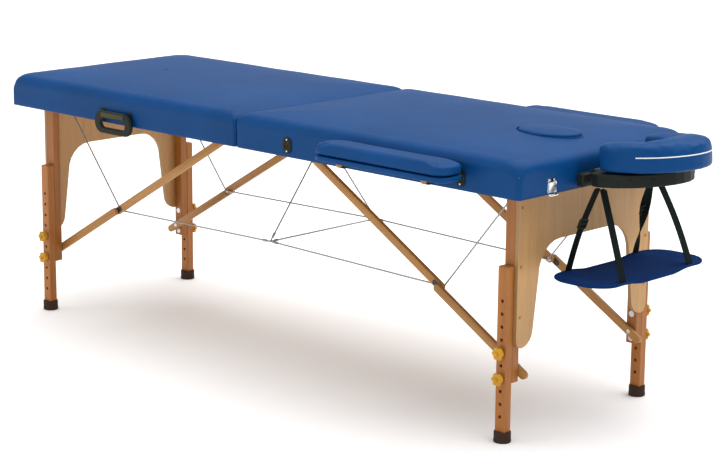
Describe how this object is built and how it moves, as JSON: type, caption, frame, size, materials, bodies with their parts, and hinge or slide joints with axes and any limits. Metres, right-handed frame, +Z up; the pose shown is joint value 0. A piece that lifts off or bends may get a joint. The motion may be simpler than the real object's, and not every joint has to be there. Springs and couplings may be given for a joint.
{
  "type": "portable massage table",
  "caption": "Blue portable massage table on folding beech legs, with a face cradle, hanging arm sling, side armrests and a plugged face hole.",
  "frame": {"origin": "on the floor, under the middle of the whole object's bounding box, with the cradle on and the table standing", "axes": "+X towards the head end with the face cradle, +Y towards the side without the carry handle, +Z up"},
  "size_m": [2.1318, 0.85, 0.7277],
  "materials": {
    "blue_vinyl": "satin",
    "foam": "matte",
    "plywood": "satin",
    "beech": "satin",
    "steel": "satin",
    "chrome": "polished",
    "black_rubber": "matte",
    "yellow_plastic": "satin",
    "black_plastic": "matte",
    "blue_fabric": "matte"
  },
  "bodies": {
    "foot_half": {"foot_cover": "blue_vinyl", "foot_foam": "foam", "foot_deck": "plywood", "foot_frame": "beech", "foot_leg_axle": "steel", "foot_hinge_leaf": "steel"},
    "centre_stay": {"centre_hinge_pin": "steel", "centre_rope": "steel", "foot_front_rope": "steel", "foot_back_rope": "steel", "head_front_rope": "steel", "head_back_rope": "steel"},
    "head_half": {"head_cover": "blue_vinyl", "head_foam": "foam", "head_deck": "plywood", "head_frame": "beech", "head_leg_axle": "steel", "head_hinge_leaf": "steel"},
    "foot_legs": {"foot_front_leg": "beech", "foot_back_leg": "beech", "foot_end_panel": "plywood"},
    "head_legs": {"head_front_leg": "beech", "head_back_leg": "beech", "head_end_panel": "plywood"},
    "foot_front_upper_brace": {"foot_front_upper_brace": "beech"},
    "foot_front_lower_brace": {"foot_front_lower_brace": "beech"},
    "foot_back_upper_brace": {"foot_back_upper_brace": "beech"},
    "foot_back_lower_brace": {"foot_back_lower_brace": "beech"},
    "head_front_upper_brace": {"head_front_upper_brace": "beech"},
    "head_front_lower_brace": {"head_front_lower_brace": "beech"},
    "head_back_upper_brace": {"head_back_upper_brace": "beech"},
    "head_back_lower_brace": {"head_back_lower_brace": "beech"},
    "foot_front_leg_extension": {"foot_front_leg_extension": "beech", "foot_front_foot": "black_rubber"},
    "foot_front_upper_knob": {"foot_front_upper_knob": "yellow_plastic"},
    "foot_front_lower_knob": {"foot_front_lower_knob": "yellow_plastic"},
    "foot_back_leg_extension": {"foot_back_leg_extension": "beech", "foot_back_foot": "black_rubber"},
    "foot_back_upper_knob": {"foot_back_upper_knob": "yellow_plastic"},
    "foot_back_lower_knob": {"foot_back_lower_knob": "yellow_plastic"},
    "head_front_leg_extension": {"head_front_leg_extension": "beech", "head_front_foot": "black_rubber"},
    "head_front_upper_knob": {"head_front_upper_knob": "yellow_plastic"},
    "head_front_lower_knob": {"head_front_lower_knob": "yellow_plastic"},
    "head_back_leg_extension": {"head_back_leg_extension": "beech", "head_back_foot": "black_rubber"},
    "head_back_upper_knob": {"head_back_upper_knob": "yellow_plastic"},
    "head_back_lower_knob": {"head_back_lower_knob": "yellow_plastic"},
    "face_hole_plug": {"face_hole_plug": "blue_vinyl"},
    "cradle_arms": {"cradle_arms": "black_plastic"},
    "cradle_head": {"cradle_plate": "black_plastic", "cradle_cushion": "blue_vinyl"},
    "arm_sling": {"arm_sling": "blue_fabric"},
    "front_armrest": {"front_armrest_pad": "blue_vinyl", "front_armrest_board": "black_plastic"},
    "back_armrest": {"back_armrest_pad": "blue_vinyl", "back_armrest_board": "black_plastic"},
    "carry_handle": {"carry_handle": "black_plastic"},
    "front_latch": {"front_latch": "chrome"},
    "back_latch": {"back_latch": "chrome"}
  },
  "joints": [
    {"name": "centre_fold", "type": "hinge", "parent": "foot_half", "child": "centre_stay", "pos_m": [-0.1359, 0, 0.591], "axis": [0, 1, 0], "range_deg": [0, 90], "deforming": ["foot_front_rope", "foot_back_rope", "head_front_rope", "head_back_rope", "centre_rope"]},
    {"name": "centre_close", "type": "hinge", "parent": "centre_stay", "child": "head_half", "pos_m": [-0.1359, 0, 0.591], "axis": [0, 1, 0], "range_deg": [0, 90]},
    {"name": "foot_leg_fold", "type": "hinge", "parent": "foot_half", "child": "foot_legs", "pos_m": [-0.9859, 0, 0.62], "axis": [0, -1, 0], "range_deg": [0, 90]},
    {"name": "head_leg_fold", "type": "hinge", "parent": "head_half", "child": "head_legs", "pos_m": [0.7141, 0, 0.62], "axis": [0, 1, 0], "range_deg": [0, 90]},
    {"name": "foot_front_upper_brace_turn", "type": "hinge", "parent": "foot_half", "child": "foot_front_upper_brace", "pos_m": [-0.2109, -0.21, 0.631], "axis": [0, 1, 0], "range_deg": [0, 30.53]},
    {"name": "foot_front_lower_brace_turn", "type": "hinge", "parent": "foot_legs", "child": "foot_front_lower_brace", "pos_m": [-0.9859, -0.2222, 0.174], "axis": [0, -1, 0], "range_deg": [0, 57.27]},
    {"name": "foot_back_upper_brace_turn", "type": "hinge", "parent": "foot_half", "child": "foot_back_upper_brace", "pos_m": [-0.2109, 0.21, 0.631], "axis": [0, 1, 0], "range_deg": [0, 30.53]},
    {"name": "foot_back_lower_brace_turn", "type": "hinge", "parent": "foot_legs", "child": "foot_back_lower_brace", "pos_m": [-0.9859, 0.2222, 0.174], "axis": [0, -1, 0], "range_deg": [0, 57.27]},
    {"name": "head_front_upper_brace_turn", "type": "hinge", "parent": "head_half", "child": "head_front_upper_brace", "pos_m": [-0.0609, -0.21, 0.631], "axis": [0, -1, 0], "range_deg": [0, 30.53]},
    {"name": "head_front_lower_brace_turn", "type": "hinge", "parent": "head_legs", "child": "head_front_lower_brace", "pos_m": [0.7141, -0.2222, 0.174], "axis": [0, 1, 0], "range_deg": [0, 57.27]},
    {"name": "head_back_upper_brace_turn", "type": "hinge", "parent": "head_half", "child": "head_back_upper_brace", "pos_m": [-0.0609, 0.21, 0.631], "axis": [0, -1, 0], "range_deg": [0, 30.53]},
    {"name": "head_back_lower_brace_turn", "type": "hinge", "parent": "head_legs", "child": "head_back_lower_brace", "pos_m": [0.7141, 0.2222, 0.174], "axis": [0, 1, 0], "range_deg": [0, 57.27]},
    {"name": "foot_front_height_slide", "type": "slide", "parent": "foot_legs", "child": "foot_front_leg_extension", "axis": [0, 0, -1], "range_m": [-0.093, 0.124]},
    {"name": "foot_front_upper_knob_turn", "type": "hinge", "parent": "foot_legs", "child": "foot_front_upper_knob", "pos_m": [-0.9859, -0.2755, 0.2175], "axis": [0, 1, 0], "continuous": true},
    {"name": "foot_front_lower_knob_turn", "type": "hinge", "parent": "foot_legs", "child": "foot_front_lower_knob", "pos_m": [-0.9859, -0.2755, 0.1555], "axis": [0, 1, 0], "continuous": true},
    {"name": "foot_back_height_slide", "type": "slide", "parent": "foot_legs", "child": "foot_back_leg_extension", "axis": [0, 0, -1], "range_m": [-0.093, 0.124]},
    {"name": "foot_back_upper_knob_turn", "type": "hinge", "parent": "foot_legs", "child": "foot_back_upper_knob", "pos_m": [-0.9859, 0.2755, 0.2175], "axis": [0, 1, 0], "continuous": true},
    {"name": "foot_back_lower_knob_turn", "type": "hinge", "parent": "foot_legs", "child": "foot_back_lower_knob", "pos_m": [-0.9859, 0.2755, 0.1555], "axis": [0, 1, 0], "continuous": true},
    {"name": "head_front_height_slide", "type": "slide", "parent": "head_legs", "child": "head_front_leg_extension", "axis": [0, 0, -1], "range_m": [-0.093, 0.124]},
    {"name": "head_front_upper_knob_turn", "type": "hinge", "parent": "head_legs", "child": "head_front_upper_knob", "pos_m": [0.7141, -0.2755, 0.2175], "axis": [0, 1, 0], "continuous": true},
    {"name": "head_front_lower_knob_turn", "type": "hinge", "parent": "head_legs", "child": "head_front_lower_knob", "pos_m": [0.7141, -0.2755, 0.1555], "axis": [0, 1, 0], "continuous": true},
    {"name": "head_back_height_slide", "type": "slide", "parent": "head_legs", "child": "head_back_leg_extension", "axis": [0, 0, -1], "range_m": [-0.093, 0.124]},
    {"name": "head_back_upper_knob_turn", "type": "hinge", "parent": "head_legs", "child": "head_back_upper_knob", "pos_m": [0.7141, 0.2755, 0.2175], "axis": [0, 1, 0], "continuous": true},
    {"name": "head_back_lower_knob_turn", "type": "hinge", "parent": "head_legs", "child": "head_back_lower_knob", "pos_m": [0.7141, 0.2755, 0.1555], "axis": [0, 1, 0], "continuous": true},
    {"name": "plug_lift", "type": "slide", "parent": "head_half", "child": "face_hole_plug", "axis": [0, 0, 1], "range_m": [0, 0.1]},
    {"name": "cradle_slide", "type": "slide", "parent": "head_half", "child": "cradle_arms", "axis": [1, 0, 0], "range_m": [0, 0.045]},
    {"name": "cradle_tilt", "type": "hinge", "parent": "cradle_arms", "child": "cradle_head", "pos_m": [0.8221, 0, 0.637], "axis": [0, -1, 0], "range_deg": [0, 30]},
    {"name": "sling_swing", "type": "hinge", "parent": "cradle_head", "child": "arm_sling", "pos_m": [0.8561, 0, 0.6015], "axis": [0, -1, 0], "range_deg": [0, 25]},
    {"name": "front_armrest_slide", "type": "slide", "parent": "head_half", "child": "front_armrest", "axis": [0, -1, 0], "range_m": [0, 0.018]},
    {"name": "back_armrest_slide", "type": "slide", "parent": "head_half", "child": "back_armrest", "axis": [0, 1, 0], "range_m": [0, 0.018]},
    {"name": "carry_handle_swing", "type": "hinge", "parent": "foot_half", "child": "carry_handle", "pos_m": [-0.6034, -0.333, 0.6215], "axis": [-1, 0, 0], "range_deg": [0, 90]},
    {"name": "front_latch_swing", "type": "hinge", "parent": "head_half", "child": "front_latch", "pos_m": [0.7971, -0.207, 0.6225], "axis": [0, -1, 0], "range_deg": [0, 90]},
    {"name": "back_latch_swing", "type": "hinge", "parent": "head_half", "child": "back_latch", "pos_m": [0.7971, 0.207, 0.6225], "axis": [0, -1, 0], "range_deg": [0, 90]}
  ],
  "couplings": [
    {"joint": "foot_leg_fold", "follows": "centre_fold", "ratio": 1},
    {"joint": "head_leg_fold", "follows": "centre_fold", "ratio": 1},
    {"joint": "foot_front_upper_brace_turn", "follows": "centre_fold", "ratio": 0.33919},
    {"joint": "foot_front_lower_brace_turn", "follows": "centre_fold", "ratio": 0.63627},
    {"joint": "foot_back_upper_brace_turn", "follows": "centre_fold", "ratio": 0.33919},
    {"joint": "foot_back_lower_brace_turn", "follows": "centre_fold", "ratio": 0.63627},
    {"joint": "head_front_upper_brace_turn", "follows": "centre_fold", "ratio": 0.33919},
    {"joint": "head_front_lower_brace_turn", "follows": "centre_fold", "ratio": 0.63627},
    {"joint": "head_back_upper_brace_turn", "follows": "centre_fold", "ratio": 0.33919},
    {"joint": "head_back_lower_brace_turn", "follows": "centre_fold", "ratio": 0.63627}
  ]
}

:: What the task asks ::
Tally how many lines of the material contain the word "object". The answer must be the number and nothing else.

:: Result ::
2